Sonntag, 27. Januar 2008

FILM: KEIN LAND FÜR ALTE MÄNNER

Die Sonne brennt. Die Waffe ist geladen. Der Schritt gleichmäßig. Die Augen gerade aus. Der Scheitel sitzt perfekt. So geht der Killer Chigurh (oscar-verdächtig: Javier Bardem) durchs Land: Zielstrebig, erbarmungslos, unaufhaltbar. Eigentlich geht er nur seiner Arbeit nach, nur dass diese Arbeit das Ableben von Menschen mit sich bringt, vielen Menschen sogar. Der Begriff „eiskalter Killer“ wird durch Chigurh neu definiert, eigentlich fehlen ihm nur noch zwei Hörner und ein Pferdefuss, denn wo er einmal auftaucht, bricht die Hölle los.

Auftritt Sheriff Bell (Tommy Lee Jones), der Gesetzeshüter, der alles ein Spur ruhiger angehen lässt: Er lässt sich gerne Zeit, beim Zeitung lesen, beim Frühstück, beim Reden und bei der Verbrecherjagd. Er ist müde geworden, der Sprössling aus drei Generationen von Sheriffs steht kurz vor der Pensionierung und kann es schon in den Knochen spüren. Er ist kein Colt für alle Fälle mehr und er weiß es.

Llewelyn Moss (Josh Brolin) ist da anders: Er ist jung und betrachtet die Dinge gerne von etwas weiter her, beispielsweise wenn er auf die Jagd geht und sich dem Wild anpirschen muss. Mit Stetson und Levi’s geht er durch das karge Ödland des mittleren Westens wie der Marlborough Mann es einst auch tat. Nur dass die Zigarettenmarionette nie auf das blutgetränkte Schlachtfeld von Drogenkurieren stößt und als Finderlohn 2 Millionen Dollar einheimst.

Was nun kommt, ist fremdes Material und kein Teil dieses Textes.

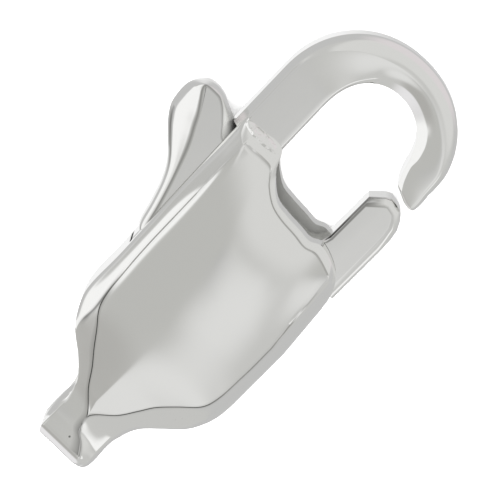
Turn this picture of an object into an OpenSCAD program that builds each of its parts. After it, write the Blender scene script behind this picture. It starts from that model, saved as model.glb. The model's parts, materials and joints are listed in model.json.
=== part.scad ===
// Lobster clasp for a necklace or bracelet: one cast body (tail eye, two cheeks, hook),
// a one-piece trigger (thumb lug, lever and gate) on a hidden pivot pin, and its leaf spring.
// Frame: origin at the centre of the tail eye, +X to the hook, +Y to the thumb lug, +Z out of the
// front face. Z = 0 is the middle plane; only the back cheek differs, by reaching a little further
// at the throat. Lengths in millimetres.

/* [Body] */
// Tail eye centre to the end of the cheeks at the hook root
body_l = 10.25; // [9.9:0.05:10.8]
// Middle line to the upper edge, at the hook root
body_up = 3.08; // [2.9:0.02:3.3]
// Middle line to the lower edge
body_down = 2.77; // [2.65:0.02:3]
// Thickness over the crowned faces
body_t = 3.4; // [3.2:0.05:3.9]
// Thickness at the crease round each face
crease_t = 2.8; // [2.6:0.05:3]
// Thickness at the outer rim of the cheeks
rim_t = 2.1; // [1.9:0.05:2.3]
// Further reach of the back cheek at the throat
back_reach = 0.26; // [0:0.02:0.3]

/* [Tail] */
// Tail eye centre to the flat tail end
tail_l = 1.1; // [1:0.05:1.4]
// Width of the tail
tail_w = 1.88; // [1.7:0.02:2.1]
// Thickness of the tail
tail_t = 2.2; // [2:0.05:2.5]
// Rounding of the tail's end edges
tail_r = 0.18; // [0.1:0.02:0.3]
// Hole through the tail for a jump ring
eye_d = 1.2; // [1:0.05:1.4]

/* [Slot] */
// Width of the slot between the cheeks
slot_w = 1.5; // [1.3:0.05:1.6]
// Tail eye centre to the near end of the slot, inside the body
slot_start = 3.05; // [2.8:0.05:3.4]
// How far the slot runs on behind its near end, where the spring's bend lies
slot_pocket = 0.35; // [0.25:0.05:0.5]
// Wall under the slot
floor_wall = 0.6; // [0.5:0.05:0.8]

/* [Hook] */
// Tail eye centre to the centre of the hook's bend
hook_l = 12.05; // [11.8:0.05:12.6]
// Hook centre line: bend radius along the clasp
bend_x = 2.26; // [2.2:0.02:2.5]
// Hook centre line: bend radius across the clasp
bend_y = 2.22; // [2.1:0.01:2.4]
// Height of the bend's centre above the middle line
bend_up = 0.26; // [0.15:0.01:0.35]
// Width of the hook at its root
root_w = 1.6; // [1.5:0.02:1.7]
// Width of the hook past the bend
wire_w = 1.22; // [1.1:0.01:1.3]
// Thickness of the hook at its root
root_t = 2; // [1.8:0.05:2.1]
// Thickness of the hook at its end
wire_t = 1.6; // [1.4:0.05:1.8]
// How far the hook stands above the cheeks' upper edge
hook_rise = 0.18; // [0.1:0.01:0.25]
// Pivot to the hook's end, which is an arc about the pivot
end_reach = 5.68; // [5.5:0.02:5.9]

/* [Trigger] */
// Side gap between the trigger and each cheek
side_gap = 0.06; // [0.04:0.01:0.12]
// Height of the gate bar
gate_h = 1.4; // [1.2:0.02:1.5]
// Gap between the gate's tip and the hook's end
gate_gap = 0.28; // [0.15:0.01:0.35]
// Height of the thumb lug above the body
lug_up = 1.85; // [1.5:0.05:2.2]
// How far the lug's faces stand proud of the lever's
lug_proud = 0.02; // [0.01:0.01:0.03]
// Length of the thumb lug
lug_l = 4.63; // [4.4:0.01:4.8]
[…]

Und schon sind die drei Hauptdarsteller miteinander verbunden: Moss hat das Geld, Chigurh soll es für seine Auftraggeber zurückholen und Bell will den Fall aufklären. Ein Katz und Maus Spiel durch Amerikas karge Wüstenlandschaft beginnt. Es geht um eine Menge Geld, schallgedämpfte Schrotflinten, pressluftgetriebene Bolzenschußgeräte, versteckte Peilsender, Blutspuren im Sand, schwimmende Kampfhunde und Gedärme an der Wand – kurzum, es geht um Leben und Tod.

Mit NO COUNTRY FOR OLD MEN melden sich die Coen-Brüder zurück, Hollywoods enfants terribles des skurrilen Films. Der Film hat alles, was ein echter „Coen“ braucht: Die Locations, den unverwechselbaren Look, die verschrobenen Charaktere (allen voran Chigurh; Oscar für die beste Perrücke garantiert!), die chirurgische Monotonie der Ereignisse und eine abgefahrene Story. Aber gerade die nicht allzu lineare Geschichte und die streckenweise langatmigen Szenen, lassen den Film von Zeit zu Zeit träge erscheinen. Einzelne Szenen sind, wie immer, hervorragend umgesetzt, spannend im Erzählfluß und von der Bildgewalt. Doch dann wird plötzlich die Handbremse gezogen, es werden Szenen „reingeschoben“ die dem Film mehr durch ihre Abstinenz als Präsenz dienlich wären. Die offizielle Filmlänge beträgt ca. 122min, die gefühlte Lange ist mindestens ein halbes Mal länger.




NO COUNTRY FOR OLD MEN ist nur schwer einem Genre zuzuteilen. Es ist teils Drama, teils Thriller, dann wiederum Charakterstudie und klassisches Roadmovie. Der Trailer verspricht einen rasanten, mit coolen Sprüchen gespickten Film, ist er aber leider nicht. Was nicht heißen soll, dass der Film etwa schlecht wäre, ganz im Gegenteil. Nur, wo Coen draufsteht, ist auch Coen drin, darüber sollte man sich im Klaren sein bevor man sich ein Kinoticket kauft. Acht Oscar-Nominierungen (darunter für Javier Bardem als bester Nebendarsteller, obwohl seine Rolle eine der drei Hauptrollen ist) sind noch lange kein Garant, dass der Film gut ist, aber dass er eine bestimmte Qualität hat schon. So kann man auch NO COUNTRY FOR OLD MEN beschreiben: Er hat eine bestimmte Qualität. Aber gemessen an anderen Coen-Filmen wie THE BIG LEBOWSKI, FARGO oder THE HUDSUCKER PROXY, fährt dieser Film eher im zweiten Gang des Coen’schen Filmmobils.